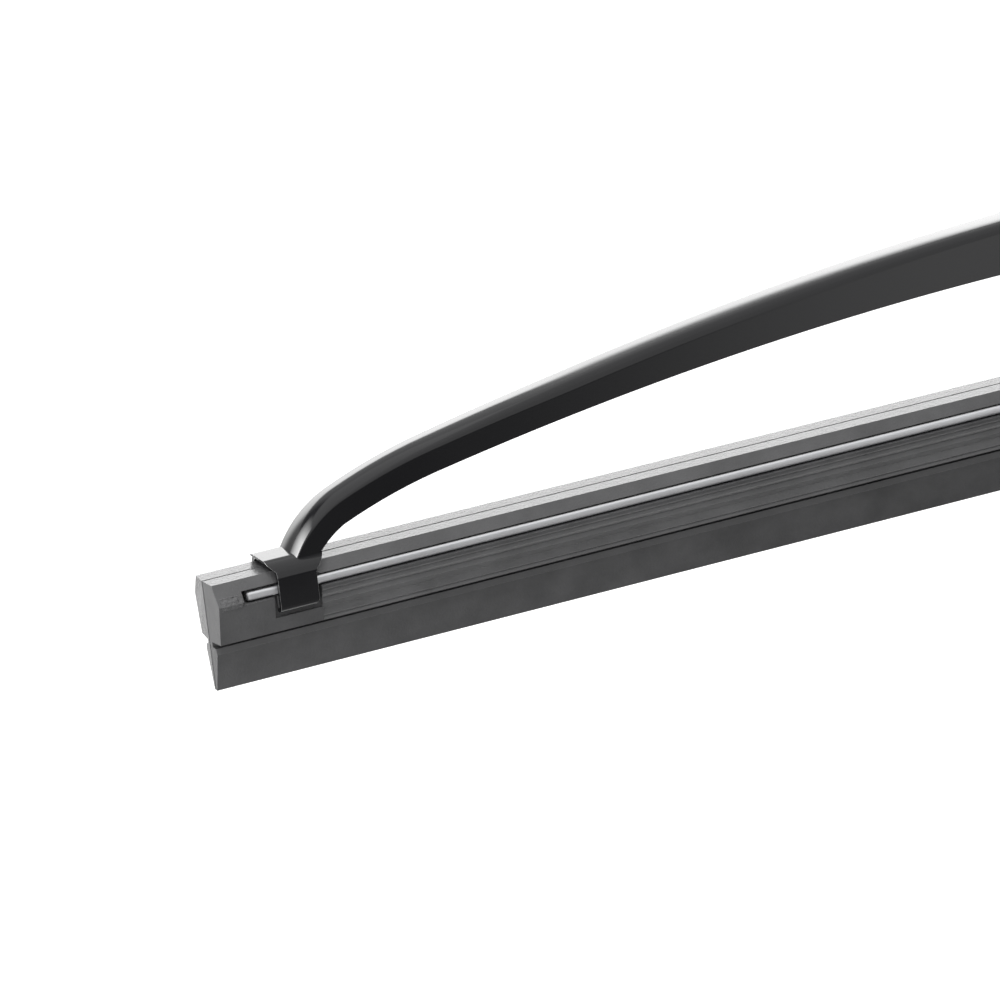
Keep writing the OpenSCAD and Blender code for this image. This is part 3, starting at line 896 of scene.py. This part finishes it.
def light_card(name, place, width, height, strength, target=(-0.1, 0, 0)):
    """A card that glows. It lights the blade and shows in its reflections, but not in the picture."""
    nothing_selected()
    bpy.ops.mesh.primitive_plane_add(size=1)
    card = bpy.context.object
    card.name = name
    card.scale = (width, height, 1)
    bpy.ops.object.transform_apply(scale=True)
    face_target(card, place, target)
    card.visible_camera = False
    card.visible_shadow = False
    material = new_material(name)
    material.use_nodes = True
    tree = material.node_tree
    tree.nodes.remove(tree.nodes["Principled BSDF"])
    glow = tree.nodes.new("ShaderNodeEmission")
    glow.inputs["Strength"].default_value = strength
    tree.links.new(glow.outputs[0], tree.nodes["Material Output"].inputs["Surface"])
    dress(card, material)
    return card


def fade(card, axis, stops):
    """Lets a card's glow follow stops of (place across the card in metres, share of the strength)."""
    tree = card.active_material.node_tree
    glow = tree.nodes["Emission"]
    place = tree.nodes.new("ShaderNodeTexCoord")
    split = tree.nodes.new("ShaderNodeSeparateXYZ")
    tree.links.new(place.outputs["Object"], split.inputs[0])
    curve = tree.nodes.new("ShaderNodeFloatCurve")
    size = stops[-1][0] - stops[0][0]
    along = tree.nodes.new("ShaderNodeMapRange")
    along.inputs["From Min"].default_value = stops[0][0]
    along.inputs["From Max"].default_value = stops[-1][0]
    tree.links.new(split.outputs[axis], along.inputs["Value"])
    tree.links.new(along.outputs["Result"], curve.inputs["Value"])
    points = curve.mapping.curves[0].points
    while len(points) < len(stops):
        points.new(0.5, 0.5)
    for point, (where, share) in zip(points, stops):
        point.location = ((where - stops[0][0]) / size, share)
        point.handle_type = "VECTOR"
    curve.mapping.update()
    times = tree.nodes.new("ShaderNodeMath")
    times.operation = "MULTIPLY"
    times.inputs[1].default_value = glow.inputs["Strength"].default_value
    if glow.inputs["Strength"].is_linked:
        tree.links.new(glow.inputs["Strength"].links[0].from_socket, times.inputs[1])
    tree.links.new(curve.outputs[0], times.inputs[0])
    tree.links.new(times.outputs[0], glow.inputs["Strength"])


behind = light_card("card_behind", (0.25, 1.2, 0.45), 3.6, 1.6, 4.8, target=(0.25, 0, 0.45))
fade(behind, "Y", [(-0.8, 0.23), (-0.49, 0.35), (-0.3, 0.6), (-0.09, 0.84), (0.06, 1), (0.11, 0.6),
                   (0.15, 0.16), (0.8, 0.16)])
fade(behind, "X", [(-1.8, 1), (0.6, 1), (0.68, 0.85), (0.88, 0.22), (0.98, 0.16), (1.8, 0.16)])
behind.visible_diffuse = False
light_card("card_above", (-0.1, 0.0, 1.25), 2.3, 2.3, 1.1)
key = light_card("card_upper_left", (-0.9, 0.484, 0.407), 0.8, 0.6, 20, target=(-0.125, 0, 0))
fade(key, "X", [(-0.4, 0.1), (-0.3, 0.3), (-0.1, 0.8), (0, 1), (0.4, 1)])
fade(key, "Y", [(-0.3, 1), (0.02, 1), (0.3, 0.1)])
key.visible_diffuse = False
front = light_card("card_in_front", (-0.2, -0.5, -0.165), 1.3, 0.27, 1.5, target=(-0.2, 0, -0.165))
fade(front, "X", [(-0.65, 0.08), (0.29, 0.08), (0.335, 0.29), (0.38, 0.66), (0.42, 0.9), (0.65, 1)])
front.visible_diffuse = False
below = light_card("card_below", (0.0, -0.35, -0.2), 1.2, 0.6, 0.75, target=(0.0, -0.35, 1))
fade(below, "X", [(-0.6, 0.12), (0.0, 0.35), (0.15, 0.9), (0.3, 1), (0.6, 1)])
soft_above = light_card("card_soft_above", (-0.2, -0.25, 1.0), 1.0, 1.0, 4.0)
soft_left = light_card("card_soft_left", (-0.35, -0.22, 0.04), 0.3, 0.3, 2.2, target=(-0.12, 0, 0))
for card in (soft_above, soft_left):
    card.visible_glossy = False

# %% The floor
floor_drop = 0.25
bpy.ops.mesh.primitive_plane_add(size=6, location=(0, 0, packed_box[0].z - floor_drop))
floor = bpy.context.object
floor.name = "floor"
bpy.ops.object.transform_apply(location=True)
pale = bpy.data.materials.new("pale_floor")
pale.use_nodes = True
pale_tree = pale.node_tree
pale_shader = pale_tree.nodes["Principled BSDF"]
pale_shader.inputs["Base Color"].default_value = (0.6, 0.6, 0.6, 1)
pale_shader.inputs["Roughness"].default_value = 0.9
pale_shader.inputs["Specular IOR Level"].default_value = 0.0
lift = 0.9
glow = pale_tree.nodes.new("ShaderNodeEmission")
amount = pale_tree.nodes.new("ShaderNodeMath")
amount.operation = "MULTIPLY"
amount.inputs[1].default_value = lift
pale_tree.links.new(seen_ray(pale_tree), amount.inputs[0])
pale_tree.links.new(amount.outputs[0], glow.inputs["Strength"])
both = pale_tree.nodes.new("ShaderNodeAddShader")
pale_tree.links.new(pale_shader.outputs[0], both.inputs[0])
pale_tree.links.new(glow.outputs[0], both.inputs[1])
pale_tree.links.new(both.outputs[0], pale_tree.nodes["Material Output"].inputs["Surface"])
dress(floor, pale)
print("floor at", round(packed_box[0].z - floor_drop, 3))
==================================================
Task instructions -> Give the complete listing a second time, exactly as it reads.

Response for this exercise ->
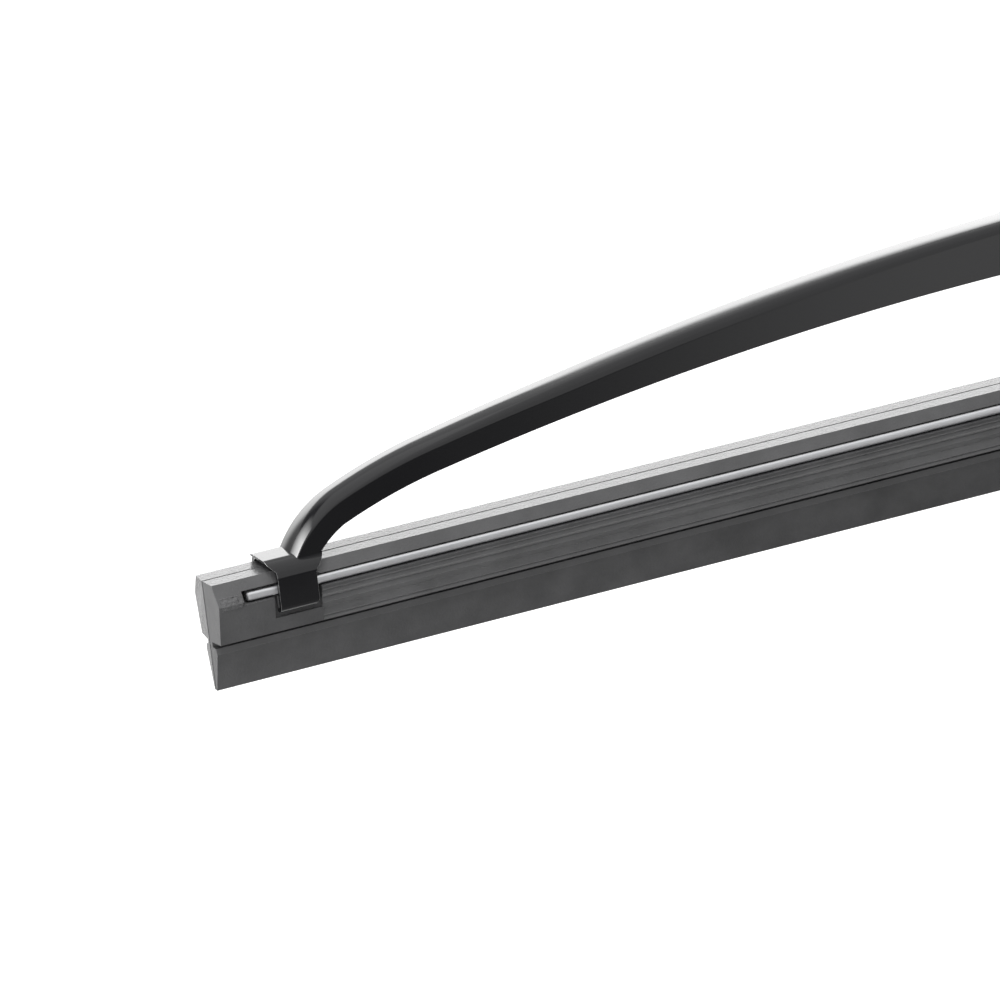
Keep writing the OpenSCAD and Blender code for this image. This is part 3, starting at line 896 of scene.py. This part finishes it.
def light_card(name, place, width, height, strength, target=(-0.1, 0, 0)):
    """A card that glows. It lights the blade and shows in its reflections, but not in the picture."""
    nothing_selected()
    bpy.ops.mesh.primitive_plane_add(size=1)
    card = bpy.context.object
    card.name = name
    card.scale = (width, height, 1)
    bpy.ops.object.transform_apply(scale=True)
    face_target(card, place, target)
    card.visible_camera = False
    card.visible_shadow = False
    material = new_material(name)
    material.use_nodes = True
    tree = material.node_tree
    tree.nodes.remove(tree.nodes["Principled BSDF"])
    glow = tree.nodes.new("ShaderNodeEmission")
    glow.inputs["Strength"].default_value = strength
    tree.links.new(glow.outputs[0], tree.nodes["Material Output"].inputs["Surface"])
    dress(card, material)
    return card


def fade(card, axis, stops):
    """Lets a card's glow follow stops of (place across the card in metres, share of the strength)."""
    tree = card.active_material.node_tree
    glow = tree.nodes["Emission"]
    place = tree.nodes.new("ShaderNodeTexCoord")
    split = tree.nodes.new("ShaderNodeSeparateXYZ")
    tree.links.new(place.outputs["Object"], split.inputs[0])
    curve = tree.nodes.new("ShaderNodeFloatCurve")
    size = stops[-1][0] - stops[0][0]
    along = tree.nodes.new("ShaderNodeMapRange")
    along.inputs["From Min"].default_value = stops[0][0]
    along.inputs["From Max"].default_value = stops[-1][0]
    tree.links.new(split.outputs[axis], along.inputs["Value"])
    tree.links.new(along.outputs["Result"], curve.inputs["Value"])
    points = curve.mapping.curves[0].points
    while len(points) < len(stops):
        points.new(0.5, 0.5)
    for point, (where, share) in zip(points, stops):
        point.location = ((where - stops[0][0]) / size, share)
        point.handle_type = "VECTOR"
    curve.mapping.update()
    times = tree.nodes.new("ShaderNodeMath")
    times.operation = "MULTIPLY"
    times.inputs[1].default_value = glow.inputs["Strength"].default_value
    if glow.inputs["Strength"].is_linked:
        tree.links.new(glow.inputs["Strength"].links[0].from_socket, times.inputs[1])
    tree.links.new(curve.outputs[0], times.inputs[0])
    tree.links.new(times.outputs[0], glow.inputs["Strength"])


behind = light_card("card_behind", (0.25, 1.2, 0.45), 3.6, 1.6, 4.8, target=(0.25, 0, 0.45))
fade(behind, "Y", [(-0.8, 0.23), (-0.49, 0.35), (-0.3, 0.6), (-0.09, 0.84), (0.06, 1), (0.11, 0.6),
                   (0.15, 0.16), (0.8, 0.16)])
fade(behind, "X", [(-1.8, 1), (0.6, 1), (0.68, 0.85), (0.88, 0.22), (0.98, 0.16), (1.8, 0.16)])
behind.visible_diffuse = False
light_card("card_above", (-0.1, 0.0, 1.25), 2.3, 2.3, 1.1)
key = light_card("card_upper_left", (-0.9, 0.484, 0.407), 0.8, 0.6, 20, target=(-0.125, 0, 0))
fade(key, "X", [(-0.4, 0.1), (-0.3, 0.3), (-0.1, 0.8), (0, 1), (0.4, 1)])
fade(key, "Y", [(-0.3, 1), (0.02, 1), (0.3, 0.1)])
key.visible_diffuse = False
front = light_card("card_in_front", (-0.2, -0.5, -0.165), 1.3, 0.27, 1.5, target=(-0.2, 0, -0.165))
fade(front, "X", [(-0.65, 0.08), (0.29, 0.08), (0.335, 0.29), (0.38, 0.66), (0.42, 0.9), (0.65, 1)])
front.visible_diffuse = False
below = light_card("card_below", (0.0, -0.35, -0.2), 1.2, 0.6, 0.75, target=(0.0, -0.35, 1))
fade(below, "X", [(-0.6, 0.12), (0.0, 0.35), (0.15, 0.9), (0.3, 1), (0.6, 1)])
soft_above = light_card("card_soft_above", (-0.2, -0.25, 1.0), 1.0, 1.0, 4.0)
soft_left = light_card("card_soft_left", (-0.35, -0.22, 0.04), 0.3, 0.3, 2.2, target=(-0.12, 0, 0))
for card in (soft_above, soft_left):
    card.visible_glossy = False

# %% The floor
floor_drop = 0.25
bpy.ops.mesh.primitive_plane_add(size=6, location=(0, 0, packed_box[0].z - floor_drop))
floor = bpy.context.object
floor.name = "floor"
bpy.ops.object.transform_apply(location=True)
pale = bpy.data.materials.new("pale_floor")
pale.use_nodes = True
pale_tree = pale.node_tree
pale_shader = pale_tree.nodes["Principled BSDF"]
pale_shader.inputs["Base Color"].default_value = (0.6, 0.6, 0.6, 1)
pale_shader.inputs["Roughness"].default_value = 0.9
pale_shader.inputs["Specular IOR Level"].default_value = 0.0
lift = 0.9
glow = pale_tree.nodes.new("ShaderNodeEmission")
amount = pale_tree.nodes.new("ShaderNodeMath")
amount.operation = "MULTIPLY"
amount.inputs[1].default_value = lift
pale_tree.links.new(seen_ray(pale_tree), amount.inputs[0])
pale_tree.links.new(amount.outputs[0], glow.inputs["Strength"])
both = pale_tree.nodes.new("ShaderNodeAddShader")
pale_tree.links.new(pale_shader.outputs[0], both.inputs[0])
pale_tree.links.new(glow.outputs[0], both.inputs[1])
pale_tree.links.new(both.outputs[0], pale_tree.nodes["Material Output"].inputs["Surface"])
dress(floor, pale)
print("floor at", round(packed_box[0].z - floor_drop, 3))